The precedent identity becomes

$$\begin{array}{llll}\hfill {(y-{\beta }_1)}^6& ={(y^3+b_2{y}^2+b_{4}y+b_6)}^2-2^{10}\mathrm{\Delta }(f)y& \hfill & \\ \hfill & ={(y^3-3{\beta }_1{y}^2+3{\beta }_1^{2}y-{\beta }_1^3)}^2-2^{10}\mathrm{\Delta }(f)y& \hfill & \\ \hfill & ={(y-{\beta }_1)}^6-2^{10}\mathrm{\Delta }(f)y.& \hfill & \end{array}$$

Hence $2^{10}\mathrm{\Delta }(f)=0$. Yet $F$ has characteristic $\ne 2$, and $\mathrm{\Delta }(f)\ne 0$, since $f$ is separable.
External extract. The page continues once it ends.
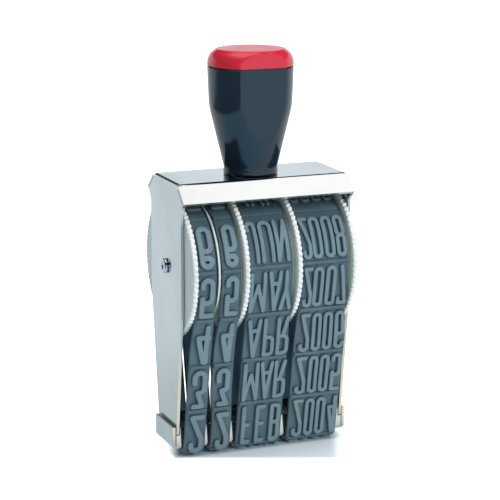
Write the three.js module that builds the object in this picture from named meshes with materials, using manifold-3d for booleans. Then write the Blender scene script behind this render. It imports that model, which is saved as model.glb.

This contradiction completes the proof of the theorem.

$\text{∙}$

We prove part (c) of Theorem 13.2.6.

Suppose that $G$ is conjugate to $⟨(12345)⟩$. Let $L=F({\alpha }_1,{\alpha }_2,{\alpha }_3,{\alpha }_4,{\alpha }_5)$ be the splitting field of $f$. We choose the numbering of the roots such that $\mathrm{Gal}(L∕F)=⟨\sigma ⟩$, where $\sigma$ corresponds to $(12345)$.

$[L:F]=|\mathrm{Gal}(L∕F)|=5$, so the Tower Theorem implies that $[F(\alpha ):F]$ divides 5.

Since $f$ is irreducible, $\alpha \notin F$, so $[F(\alpha ):F]\ne 1$, $[F(\alpha ):F]=5$ and $L=F(\alpha )$. Therefore ${\alpha }_i\in F(\alpha ),i=1,\dots ,5$, and so $f=(x-{\alpha }_1)(x-{\alpha }_2)(x-{\alpha }_3)(x-{\alpha }_4)(x-{\alpha }_5)$ splits completely over $F(\alpha )$.

Conversely suppose that $f$ splits completely over $F(\alpha )$. Then ${\alpha }_i\in F(\alpha ),i=1,\dots ,5$, so the splitting field of $f$ is $L=F(\alpha )$. Therefore $|\mathrm{Gal}(L∕F)|=[L:F]=5$ is prime, so $\mathrm{Gal}(L∕F)$ is cyclic. $G\simeq \mathrm{Gal}(L∕F)$ is cyclic of order 5, so $G=⟨\tau ⟩$, where $\tau \in S_5$ is a permutation of order 5. $\tau$ is a product of disjoint cycles whose order is the least common multiple of the length of the cycles, so $\tau$ is a $5$-cycle.

$G=⟨(a_1{a}_2{a}_3{a}_4{a}_5)⟩=\sigma ⟨(12345)⟩{\sigma }^{-1}$, where $\sigma$ is defined by $\sigma (i)=a_i,i=1,\dots ,5$. $G$ is conjugate to $⟨(12345)⟩$.